Where Managed IT Goes Wrong (and the Early Warning Signs)
Managed IT usually disappoints for boring reasons, which is helpful because you can spot them early. That’s why you need to watch for these patterns:
- Vague scope that quietly excludes backups, identity, or security response.
- Backups without restore proof so you only learn the truth during an incident.
- Ticket stats without insight where you get numbers but no decisions.
- Tool-led selling that focuses on products instead of operating outcomes.
- No change control so updates happen ad hoc and incidents repeat.
When these show up, the cause is rarely malicious. It’s almost always a mismatch between what the business thought it was buying and what the provider is set up to run.

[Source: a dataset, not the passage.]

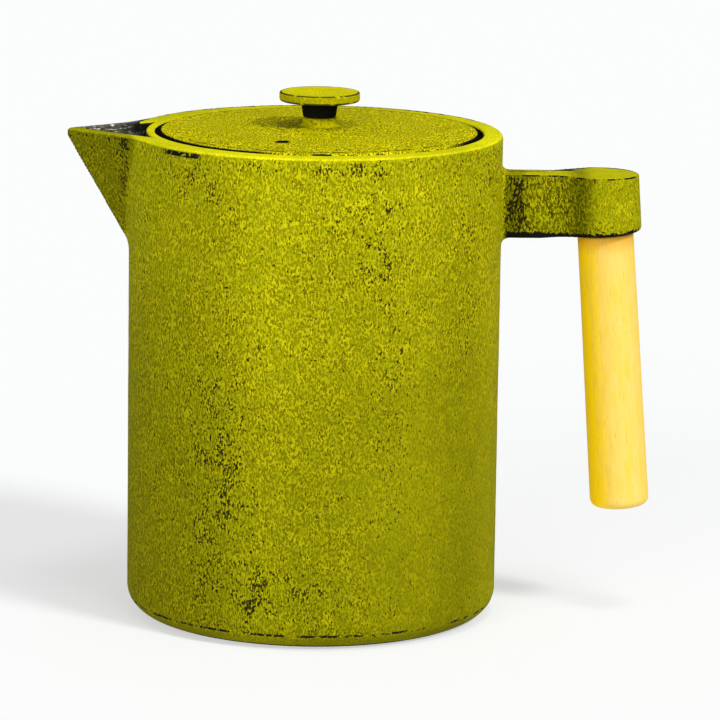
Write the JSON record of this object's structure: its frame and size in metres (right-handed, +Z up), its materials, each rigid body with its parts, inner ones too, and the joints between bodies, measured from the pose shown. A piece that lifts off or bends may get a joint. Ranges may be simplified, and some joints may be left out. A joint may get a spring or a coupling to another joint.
{
  "type": "cast iron teapot",
  "caption": "Cylindrical cast iron teapot with an open V-shaped spout, flat lift-off lid with a disc knob, lift-out strainer and an arm that holds a hanging wooden grip.",
  "frame": {"origin": "centre of the flat base, on the axis of the cylindrical body", "axes": "+Z up along the body's axis, +X towards the handle, spout towards -X, symmetric about the XZ plane"},
  "size_m": [0.1833, 0.116, 0.164],
  "materials": {
    "body_iron": "sand-cast grain, olive green over black, glossy black enamel inside",
    "lid_iron": "sand-cast grain, olive green over black on top",
    "knob_iron": "olive green over black",
    "screw_steel": "bright machined",
    "washer_rubber": "matt black",
    "strainer_steel": "satin, perforated",
    "grip_wood": "clear satin over pale close-grained wood",
    "insert_brass": "machined",
    "stud_steel": "zinc plated"
  },
  "bodies": {
    "pot": {"pot_body": "body_iron", "handle_grip": "grip_wood", "grip_insert": "insert_brass", "grip_stud": "stud_steel"},
    "basket": {"basket_rim": "strainer_steel", "basket_wall": "strainer_steel", "basket_base": "strainer_steel"},
    "lid": {"lid": "lid_iron", "lid_knob": "knob_iron", "knob_screw": "screw_steel", "knob_washer": "washer_rubber"}
  },
  "joints": [
    {"name": "basket_lift", "type": "slide", "parent": "pot", "child": "basket", "axis": [0, 0, 1], "range_m": [0, 0.125]},
    {"name": "lid_lift", "type": "slide", "parent": "basket", "child": "lid", "axis": [0, 0, 1], "range_m": [0, 0.05]}
  ]
}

A Clean Way to Move from Browsing to Buying
A low-drama shortlist usually comes from doing a small amount of operational work upfront. In practice, that means writing a one-page brief that defines what good actually looks like in your environment, then using it as a fixed reference point for every provider conversation. For references, here a useful one-page brief typically includes:
- Core systems in scope, such as identity, email, endpoints, line-of-business platforms, and backups.
- Operating hours and after-hours expectations, including what qualifies as urgent and how escalation works.
- Access and identity handling, covering onboarding, offboarding, admin rights, and MFA exceptions.
- Known pain points, especially recurring issues that consume internal time or trigger outages.
- Risk boundaries, noting which systems or vendors sit outside scope and how incidents crossing that boundary are handled.
When providers respond to the same brief in writing, gaps surface quickly because assumptions can no longer hide behind verbal explanations. Once responses are back, the final check is the first 30 days plan.
If a provider cannot clearly explain how onboarding works, how access is transferred safely, how baselines are set, and how stabilisation is measured, you are likely buying a transition problem rather than a managed service.